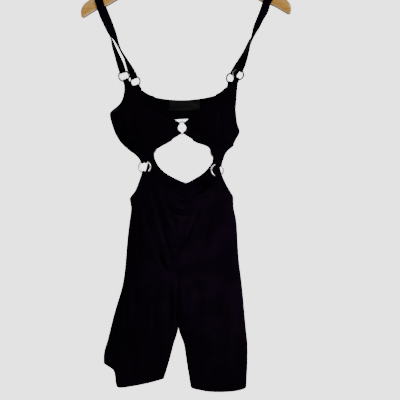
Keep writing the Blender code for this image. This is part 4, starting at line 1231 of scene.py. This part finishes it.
BACK_CREASES = (
    (7, 3, -74, -540, -58, -600, -34, -680, -18, -746),
    (6, -2.6, -62, -556, -42, -624, -22, -700),
    (7, 3, 62, -546, 46, -610, 16, -690, -6, -742),
    (6, -2.6, 50, -562, 30, -630, 4, -704),
    (4, 2, -24, -572, 0, -582, 26, -570),
    (4, -2.2, -26, -582, 0, -594, 28, -580),
    (4.5, 1.6, -20, -594, 0, -607, 22, -593),
    (5, -3.4, -40, -724, -28, -742, -20, -764),
    (5, -3.2, 20, -722, 6, -742, -4, -764),
    (5, 2.6, -34, -758, -62, -778, -92, -788),
    (5, 2.6, 4, -760, 34, -776, 64, -782),
    (6, 2.8, -98, -690, -104, -780, -108, -890),
    (6, -2.8, -84, -700, -88, -800, -90, -900),
    (5, 2.2, -64, -800, -66, -860, -70, -940),
    (5, -2.6, -44, -790, -44, -850, -52, -930),
    (7, 2.6, 92, -680, 98, -780, 102, -900),
    (6, -2.4, 74, -700, 78, -800, 82, -930),
    (6, 2.4, 50, -790, 54, -870, 56, -960),
    (5, -2.4, 28, -790, 30, -860, 28, -940),
)
SHORTS_GATHERS = {
    "front": (
        ("ring_waist_front_left", 23, 1.2, 24, 0.3),
        ("ring_waist_front_right", 22, 1.2, 24, 1.7),
    ),
    "back": (
        ("ring_waist_back_left", 22, 1.1, 24, 2.4),
        ("ring_waist_back_right", 23, 1.1, 24, 0.9),
    ),
}


def hip_sections(facing, side):
    """The sections of one of the four shorts panels, in the panel table's columns."""
    left, rows = side == "left", []
    for row in padded((TOPS[facing], *HIPS), HIP_COLUMNS):
        col = dict(zip(HIP_COLUMNS, row))
        side_x, side_z = col[f"{side}_x"], col[f"{side}_z"]
        pleat = (0, 0, 0)
        if left and facing == "front":
            pleat = (col["pleat"], col["flap"], col["rise"])
        elif left:
            side_x, side_z = side_x - col["flap"], side_z + col["rise"]
        seam_y = FACES[facing] * col[facing] if col["tube"] < 1 else -col["front"] - LEGS_PASS * (not left)
        centre = (col[f"centre_{side}_x"], seam_y, col["centre_z"])
        edge = (side_x, col["side_y"] * left, side_z)
        rows.append([*edge, *centre, col["puff"], 1, col["tube"], *pleat, col[f"sag_{side}"]])
    if not left:
        rows[-1][5] = HEM_CORNER_RIGHT
    return rows


def sewn_to(grid, first, line):
    """Brings the inner edge, from a row on, to the line that its neighbour is sewn to as well."""
    miss = np.zeros((len(grid), 3))
    miss[first:] = line - grid[first:, -1, :3]
    miss[:first] = miss[first] * np.exp(-(first - np.arange(first)) / SEWN_EASE)[:, None]
    done = travel(grid, 1)
    grid[..., :3] += miss[:, None] * ((done / done[:, -1:]) ** SEWN_POWER)[..., None]


def model_shorts_panel(facing, side):
    face = FACES[facing]
    yoke = YOKES[facing, side]
    creases = FRONT_CREASES if facing == "front" else BACK_CREASES
    gathers = SHORTS_GATHERS[facing]
    sections = hip_sections(facing, side)
    grid = finer(panel([*yoke, *sections]), DOWN_STEPS, ACROSS_STEPS)
    inner_line = smooth([section[3:6] for section in sections], DOWN_STEPS)
    sewn_to(grid, len(yoke) * DOWN_STEPS, inner_line)
    _, from_hem, from_side, from_inner = from_edges(grid)
    yoke_end = (len(yoke) - 1) * DOWN_STEPS
    row = (np.arange(len(grid))[:, None] - yoke_end) / DOWN_STEPS
    seamed = np.clip(row * 2, 0, 1)
    above_crotch = np.clip(CROTCH_ROW - row, 0, 1)
    proud = mix(turning(from_side), seam(from_side), seamed) + turning(from_hem, HEM_DEPTH)
    proud = proud + mix(turning(from_inner), seam(from_inner) * above_crotch, seamed)
    grid = rest_on_face(grid, face, proud, creases, gathers, SHORTS_WAVER)
    grids = [grid, tab_over(f"ring_waist_{facing}_{side}", grid[0], TAB_GRIP, face, gathers)]
    name = f"{facing}_{side}"
    shorts = cloth(f"jersey_{name}", grids, WALL, jersey, (0, face, 0))
    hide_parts(name)
    run_beside(grid, STITCHED, face, ("inner", 3, yoke_end + 10), ("side", 3, yoke_end - 6))
    for height in HEM_STITCHES:
        run_beside(grid, height, face, ("bottom", 0, grid.shape[1]))


for facing in ("front", "back"):
    for side in ("left", "right"):
        model_shorts_panel(facing, side)


# ==== Stitches ====
# Black polyester thread, half sunk into the face of the cloth: one row along each turned edge, two rows
# above each hem, and a tack at each end of the label.

STITCH_PITCH, STITCH_LONG, STITCH_THICK = 3.4, 2.7, 0.5
STITCH_PROUD = 0.1  # of its middle line, over the cloth's face


def black_thread():
    made, tree = finish_of("black_thread", Roughness=0.6, Specular_IOR_Level=0.08)
    twist = noise(tree, on_body(tree), 3000, 1)
    colour = ramp(tree, twist, (0.3, (0.004, 0.0033, 0.0055)), (0.7, (0.008, 0.007, 0.01)))
    into_shader(tree, Base_Color=colour, Normal=bumped(tree, twist, 0.3, 0.00005))
    return made


def model_stitches():
    bpy.ops.mesh.primitive_uv_sphere_add(segments=6, ring_count=4, radius=0.5)
    stitch = bpy.context.active_object
    one = points_of(stitch)[:, (2, 0, 1)] * (STITCH_LONG, STITCH_THICK, STITCH_THICK)
    shape = [list(polygon.vertices) for polygon in stitch.data.polygons]
    points, faces = [], []
    for line, out in threads:
        done = travel(line[None], 1)[0]
        if done[-1] < 2 * STITCH_PITCH:
            continue
        places = np.arange(STITCH_PITCH / 2, done[-1] - STITCH_PITCH / 2, STITCH_PITCH)
        middles, next_to = [
            np.stack([np.interp(at, done, line[:, k]) for k in range(3)], -1) for at in (places, places + 1)
        ]
        for middle, beyond in zip(middles, next_to):
            way = unit(beyond - middle)
            aside = unit(np.cross(way, out))
            up = np.cross(aside, way)
            faces += [[number + len(points) * len(one) for number in face] for face in shape]
            points.append(middle + up * (WALL / 2 + STITCH_PROUD) + one @ np.stack([way, aside, up]))
    mesh = stitch.data
    mesh.clear_geometry()
    mesh.from_pydata((np.concatenate(points) * MM).tolist(), [], faces)
    stitch.name = mesh.name = "thread_rows"

    in_edit(stitch, lambda: bpy.ops.mesh.normals_make_consistent(inside=False))
    bpy.ops.object.shade_smooth()
    mesh.materials.append(black_thread())
    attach(stitch, "root")


model_stitches()


# ==== Studio ====
# A pale round floor well below the garment, white all round, soft lights before, beside and behind it,
# and a camera straight in front.

FLOOR_Z, FLOOR_RADIUS = -1.30, 1.0
CAMERA_PLACE, VIEW_HEIGHT = (0.030, -1.6, -0.599), 0.856
SENSOR = 36.0
LIT_POINT = (0, 0, -0.6)


def model_floor():
    place = (0, 0, FLOOR_Z)
    bpy.ops.mesh.primitive_circle_add(vertices=96, radius=FLOOR_RADIUS, fill_type="NGON", location=place)
    bpy.ops.object.transform_apply(location=True)
    floor = bpy.context.active_object
    floor.name = "studio_floor"
    made, tree = finish_of("pale_floor", Roughness=0.7)
    speck = noise(tree, on_body(tree), 40, 3)
    into_shader(tree, Base_Color=ramp(tree, speck, (0.3, (0.80, 0.80, 0.80)), (0.7, (0.84, 0.84, 0.84))))
    floor.data.materials.append(made)


def make_world():
    """White to the camera; to everything else a soft room, brighter before the garment than behind it."""
    world = bpy.data.worlds.new("white_room")
    bpy.context.scene.world = world
    world.use_nodes = True
    tree = world.node_tree
    tree.nodes.clear()
    way = axes(tree, node(tree, "TexCoord").outputs["Generated"])["Y"]
    room = ramp(
        tree, ranged(tree, way, -1.0, 1.0),
        (0.0, (1.0, 1.0, 1.0)), (0.35, (0.7, 0.7, 0.7)), (0.6, (0.10, 0.10, 0.10)), (1.0, (0.05, 0.05, 0.05)),
    )
    ray = node(tree, "LightPath").outputs
    dim = first(tree, "Background", {"Color": room, "Strength": 0.15})
    mirrored = first(tree, "Background", {"Color": room, "Strength": 1.0})
    seen = first(tree, "Background", {"Color": (1, 1, 1, 1), "Strength": 3.0})
    lit = first(tree, "MixShader", {0: ray["Is Glossy Ray"], 1: dim, 2: mirrored})
    either = first(tree, "MixShader", {0: ray["Is Camera Ray"], 1: lit, 2: seen})
    node(tree, "OutputWorld", {"Surface": either})


def soft_light(name, place, size, power):
    light = bpy.data.lights.new(name, "AREA")
    light.shape = "DISK"
    light.size = size
    light.energy = power
    lamp = added(name, light)
    lamp.location = place
    lamp.rotation_euler = (Vector(LIT_POINT) - Vector(place)).to_track_quat("-Z", "Y").to_euler()


def place_camera():
    camera = bpy.data.cameras.new("front_view")
    camera.sensor_width = SENSOR
    camera.lens = SENSOR * -CAMERA_PLACE[1] / VIEW_HEIGHT
    eye = added("front_view", camera)
    eye.location = CAMERA_PLACE
    eye.rotation_euler = (math.radians(90), 0, 0)
    bpy.context.scene.camera = eye


model_floor()
make_world()
soft_light("key", (3.1, -2.5, 1.3), 1.2, 190)
soft_light("fill", (-1.7, -1.5, -0.2), 1.2, 4)
soft_light("top", (-0.8, -1.6, 0.9), 1.0, 10)
soft_light("back", (-1.5, 1.6, 0.4), 1.0, 30)
place_camera()
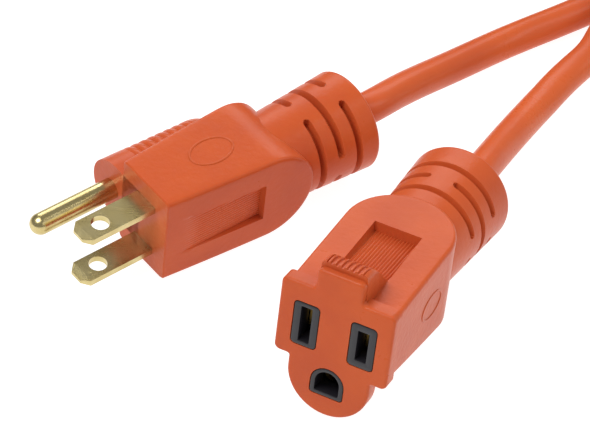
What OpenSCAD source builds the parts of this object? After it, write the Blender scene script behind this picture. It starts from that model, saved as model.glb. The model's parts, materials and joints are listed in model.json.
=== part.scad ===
// Outdoor three-wire extension cord: a moulded grounding plug, a moulded connector
// and one long cord between them, put away as a tied coil behind the two ends.
// Both ends lie on the plane z = 0. Each end is drawn in its own frame: +X out of its
// face, +Y from the blade line towards the ground pin, the origin on the face midway
// between the two flat blades. All sizes are in millimetres.

/* [Cord] */
// Outside diameter of the cord jacket
cord_d = 7.6; // [7:0.1:8]
// Layers of turns in the stored coil
coil_layers = 6; // [4:2:8]
// Turns side by side in each layer of the coil
coil_columns = 4; // [3:1:5]
// Radius of the coil at the middle of its turns
coil_mean_r = 51.2; // [48:0.2:54]

/* [Prongs] */
// Distance between the two flat blades
blade_pitch = 12.7; // [12.6:0.05:12.8]
// Width of a flat blade
blade_w = 6.35; // [6.2:0.05:6.5]
// Thickness of a flat blade
blade_t = 1.5; // [1.4:0.05:1.6]
// Length of a flat blade in front of the face
blade_l = 17.6; // [16:0.1:18.2]
// Distance of the ground pin from the blade line
pin_offset = 11.9; // [11.8:0.05:12]
// Diameter of the ground pin
pin_d = 4.76; // [4.7:0.02:4.8]
// Length of the ground pin in front of the face
pin_l = 20.8; // [20:0.1:22]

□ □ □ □

To be done
Retype exactly, and only, the lines from the one containing "What OpenSCAD source" through the one containing "coil_mean_r = 51.2; // [48:0.2:54]", both included.

Solution to this problem
What OpenSCAD source builds the parts of this object? After it, write the Blender scene script behind this picture. It starts from that model, saved as model.glb. The model's parts, materials and joints are listed in model.json.
=== part.scad ===
// Outdoor three-wire extension cord: a moulded grounding plug, a moulded connector
// and one long cord between them, put away as a tied coil behind the two ends.
// Both ends lie on the plane z = 0. Each end is drawn in its own frame: +X out of its
// face, +Y from the blade line towards the ground pin, the origin on the face midway
// between the two flat blades. All sizes are in millimetres.

/* [Cord] */
// Outside diameter of the cord jacket
cord_d = 7.6; // [7:0.1:8]
// Layers of turns in the stored coil
coil_layers = 6; // [4:2:8]
// Turns side by side in each layer of the coil
coil_columns = 4; // [3:1:5]
// Radius of the coil at the middle of its turns
coil_mean_r = 51.2; // [48:0.2:54]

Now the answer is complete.